Durante muitos anos a indústria chapeleira foi uma das principais fontes de riqueza de São João da Madeira, a par da metalurgia, do calçado e do fabrico de lápis a cargo da Viarco. Contudo, na década de 1930, o setor enfrentou uma profunda crise, que foi gerada pelo desuso generalizado do chapéu, que fez com que as fábricas acabassem por se ressentir e os empresários passassem a apostar em novos setores, como os chapéus de tecido, o calçado ou a borracha.
Mesmo assim a produção de feltros acabou por se centralizar em São João da Madeira com a criação em 1943 da Cortadoria Nacional de Pelo e posteriormente com a criação da FEPSA*1 em 1969 por seis fabricantes nacionais de feltros e chapéus.
Fotografia de Artur Filipe dos Santos | As diferentes fases do feltro até chegar ao produto final o chapéu.
Numa cooperação entre o Turismo de Portugal e a autarquia são-joanense, foram oferecidos ao museu Rainha Sofia, em Madrid, meia centena de réplicas dos chapéus de feltro usados por Fernando Pessoa, de forma a marcar a exposição que este museu dedicou, em 2018, ao poeta.
Fotografias de Artur Filipe dos Santos | À esquerda; cones de moldagem do feltro. À direita; misturadora: aqui misturavam-se os vários tipos de pelo, como por exemplo coelho, lebre ou castor, que se utilizavam para a produção do feltro.
O Museu da Chapelaria guarda um acervo composto por uma ampla coleção de máquinas, ferramentas, moldes, tecidos, fotografias e outros objetos relacionados com as várias fases de produção dos chapéus.
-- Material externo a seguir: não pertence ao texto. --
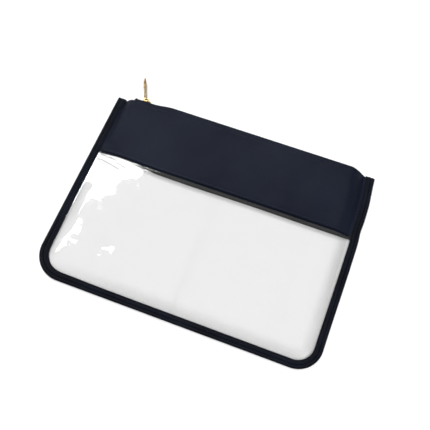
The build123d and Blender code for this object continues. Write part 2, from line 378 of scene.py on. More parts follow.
def dent(x, y, centre, size, depth):
    """Shallow dent: a bell curve across and a bell curve along."""
    return -depth * bump(x, centre[0], size[0]) * bump(y, centre[1], size[1])


def ripples(x, y):
    """Ripples that only show as the ragged edge of a mirror image, a dent and thin creases."""
    fine = 0.016 * np.sin(0.27 * x + 0.16 * y + 2.2) + 0.01 * np.sin(0.22 * x - 0.35 * y + 1)
    fine += 0.003 * np.sin(0.75 * y + 0.22 * x + 2)
    return fine + dent(x, y, *DENT) - sum(crease(x, y, *line) for line in CREASES)


def crease(x, y, start, end, width, depth):
    """Thin valley along a line: a bell curve of the distance from it, fading over 4 mm at both ends."""
    length = math.dist(start, end)
    ahead = ((end[0] - start[0]) / length, (end[1] - start[1]) / length)
    along = (x - start[0]) * ahead[0] + (y - start[1]) * ahead[1]
    away = (y - start[1]) * ahead[0] - (x - start[0]) * ahead[1]
    return depth * bump(away, 0, width) * smooth(along / 4) * smooth((length - along) / 4)


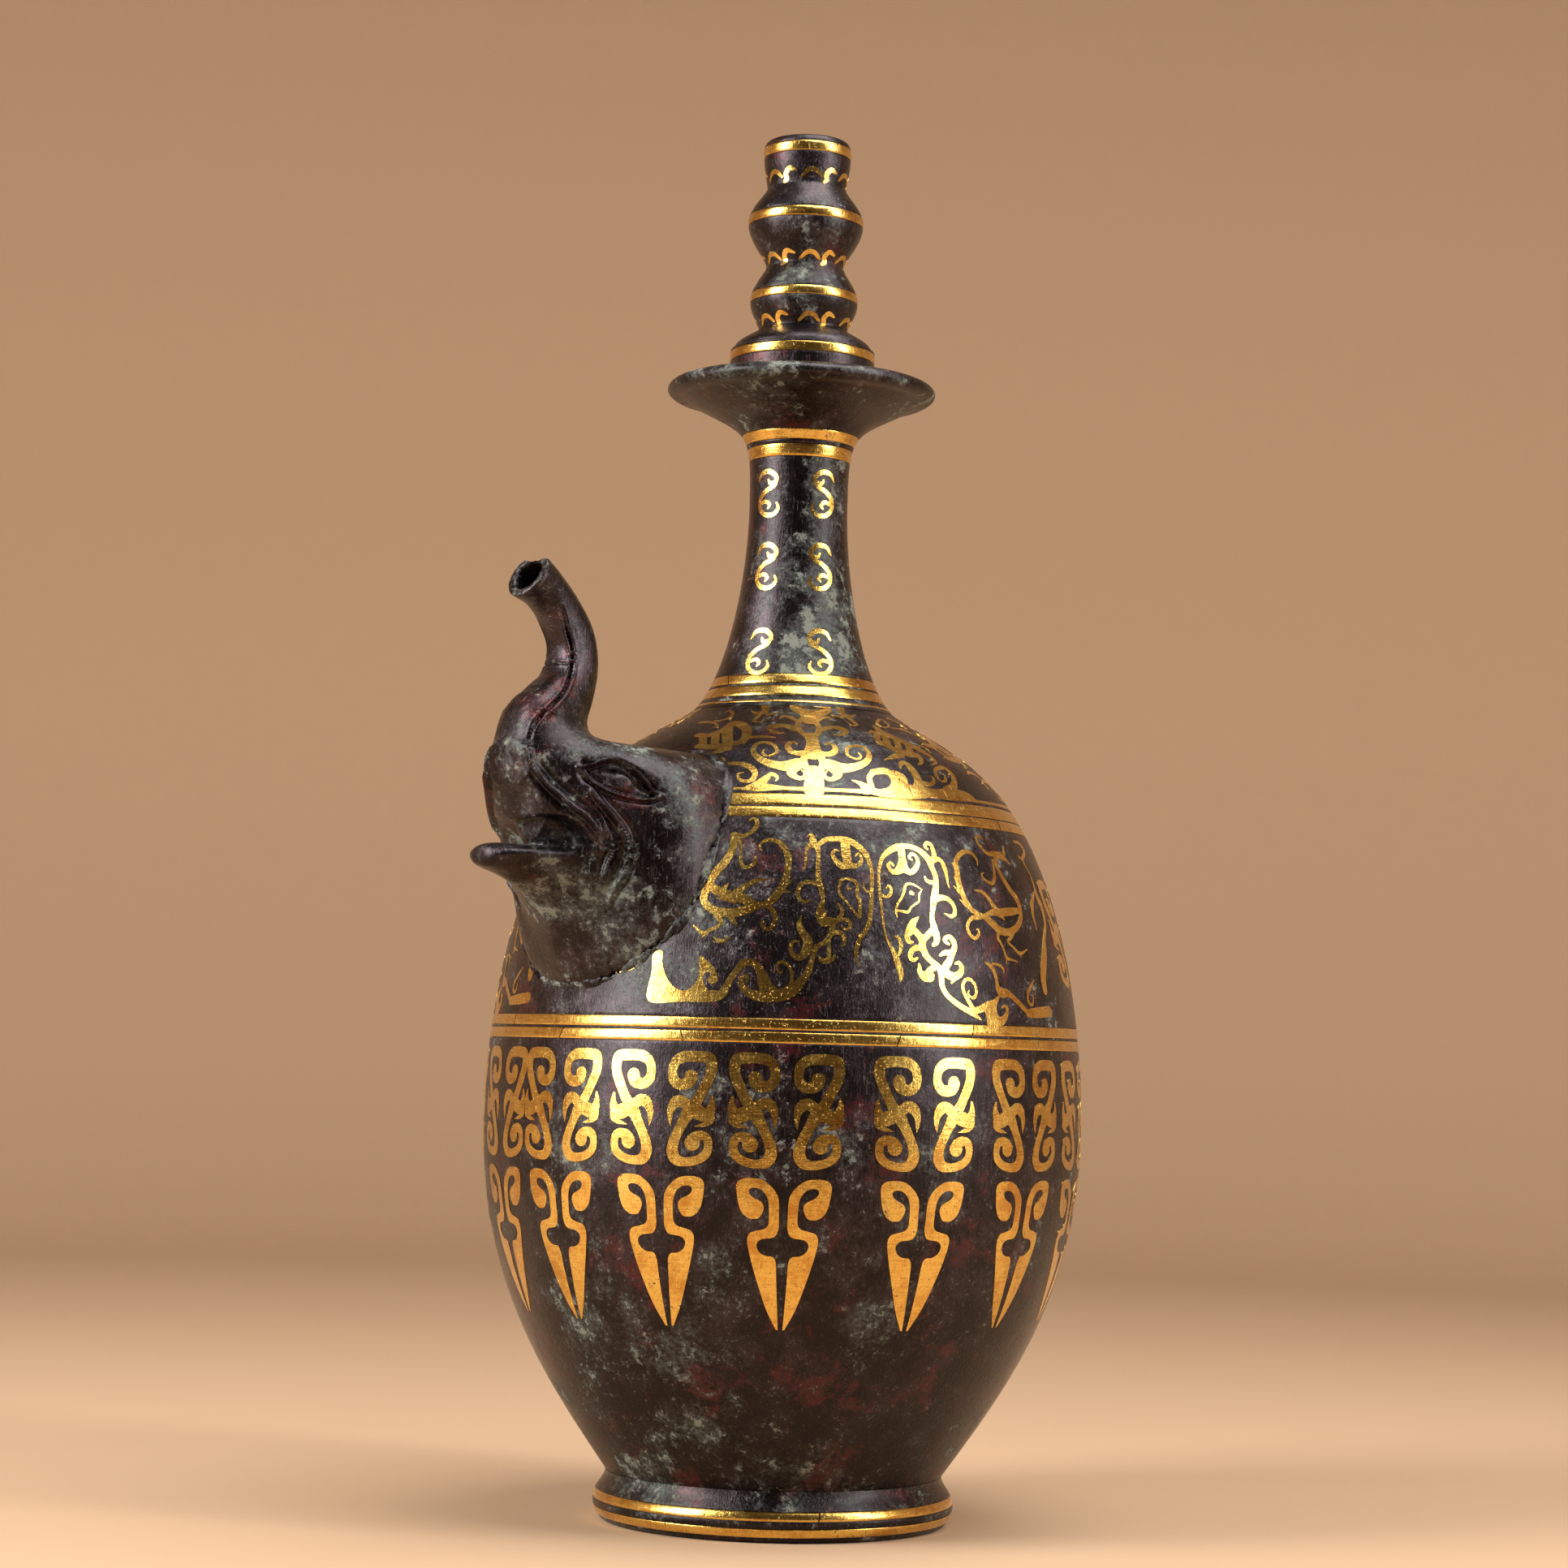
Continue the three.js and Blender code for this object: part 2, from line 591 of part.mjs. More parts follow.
// The stopper's outline, from the drum's underside up to the crown
const lastBulb = bulbs[bulbs.length - 1];
const stopperOutline = new Outline([
  vec2(DRUM_RADIUS, drumBottom),
  vec2(DRUM_RADIUS, drumTop - DRUM_CHAMFER),
  ...bulbs,
  vec2((lastBulb.x + CROWN_RADIUS + CROWN_ROUNDING) / 2, crownHeight - CROWN_ROUNDING),
  vec2(CROWN_RADIUS, crownHeight),
]);

function stopper() {
  const plugRadius = NECK_BORE_RADIUS - CLEARANCE;
  const plugBottom = drumBottom - PLUG_LENGTH;
  const section = [
    vec2(0, plugBottom),
    vec2(plugRadius - PLUG_CHAMFER, plugBottom),
    vec2(plugRadius, plugBottom + PLUG_CHAMFER),
    vec2(plugRadius, drumBottom),
    ...stopperOutline.withBeds(stopperBands),
    vec2(0, crownHeight),
  ];
  return named('stopper', turned(section, SLIM_SIDES), bronze());
}

const goldBands = (outline, bands, sides) => bands.map((band) => (
  named(band.name, turned(outline.bandSection(band), sides), gold())
));

// The shoulder bands stop at the head's edge
function shoulderRings() {
  const head = headOuter(CLEARANCE);
  return shoulderBands.map((band) => {
    const ring = solidFrom(turned(bodyOutline.bandSection(band), BODY_SIDES));
    return named(band.name, geometryFrom(ring.subtract(head)), gold());
  });
}

const vessel = new THREE.Group();
vessel.add(
  footRing(),
  basePlate(),
  potBody(),
  neck(),
  elephantHead(),
  ...goldBands(footOutline, footBands, BODY_SIDES),
  ...goldBands(bodyOutline, bellyBands, BODY_SIDES),
  ...shoulderRings(),
  ...goldBands(neckOutline, [...neckFootBands, ...neckTopBands], SLIM_SIDES),
);

const stopperGroup = new THREE.Group();
stopperGroup.add(stopper(), ...goldBands(stopperOutline, stopperBands, SLIM_SIDES));

const winePot = new THREE.Group();
winePot.add(vessel, stopperGroup);

export default winePot;
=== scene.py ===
# %% [markdown]
# # An inlaid bronze wine pot
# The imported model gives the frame: twenty solids at their real size, on two bodies, the vessel and
# its stopper. This script builds the fine surface of the same pieces around that frame, in metres,
# and nothing here moves or resizes them. The work goes from the big turned forms and the finishes to
# the gold that is let into the bronze, then to the elephant's head, and ends with the camera, the
# floor and the lights.

# %% Load the frame
import json
import math

import bmesh
import bpy
import numpy as np
from mathutils import Matrix, Vector
from mathutils.geometry import delaunay_2d_cdt

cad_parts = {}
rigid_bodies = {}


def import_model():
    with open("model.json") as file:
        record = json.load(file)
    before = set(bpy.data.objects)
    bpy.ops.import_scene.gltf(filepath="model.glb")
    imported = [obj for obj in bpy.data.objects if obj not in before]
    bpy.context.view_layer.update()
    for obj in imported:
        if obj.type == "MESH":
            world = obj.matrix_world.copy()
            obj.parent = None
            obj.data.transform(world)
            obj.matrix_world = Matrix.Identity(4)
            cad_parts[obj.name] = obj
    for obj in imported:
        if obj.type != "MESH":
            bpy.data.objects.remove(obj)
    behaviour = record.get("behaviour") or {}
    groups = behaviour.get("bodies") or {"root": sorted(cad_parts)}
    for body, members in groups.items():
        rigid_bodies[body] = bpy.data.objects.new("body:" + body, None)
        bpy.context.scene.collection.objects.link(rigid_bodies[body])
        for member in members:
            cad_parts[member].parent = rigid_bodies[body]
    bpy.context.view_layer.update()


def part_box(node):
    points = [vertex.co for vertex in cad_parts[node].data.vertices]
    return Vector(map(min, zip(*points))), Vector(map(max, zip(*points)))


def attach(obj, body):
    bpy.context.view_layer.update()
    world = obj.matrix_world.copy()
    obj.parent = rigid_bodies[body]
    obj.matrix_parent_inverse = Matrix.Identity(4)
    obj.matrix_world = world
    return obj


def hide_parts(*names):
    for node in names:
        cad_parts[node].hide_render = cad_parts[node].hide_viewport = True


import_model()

MM = 0.001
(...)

O museu também conta com uma galeria de exposições temporárias, onde são apresentadas exposições sobre temas relacionados à moda, design, cultura e, claro, à perpetuação da história do chapéu.
Fotografia (capa) de Artur Filipe dos Santos | "Luís Stoffel — A Arte da Chapelaria" ► Exposição temporária patente até dia 30 de Abril.
*1 FEPSA ► Atualmente a mais importante fábrica chapeleira em Portugal e a única na Península Ibérica que se dedica ao fabrico e corte de feltro.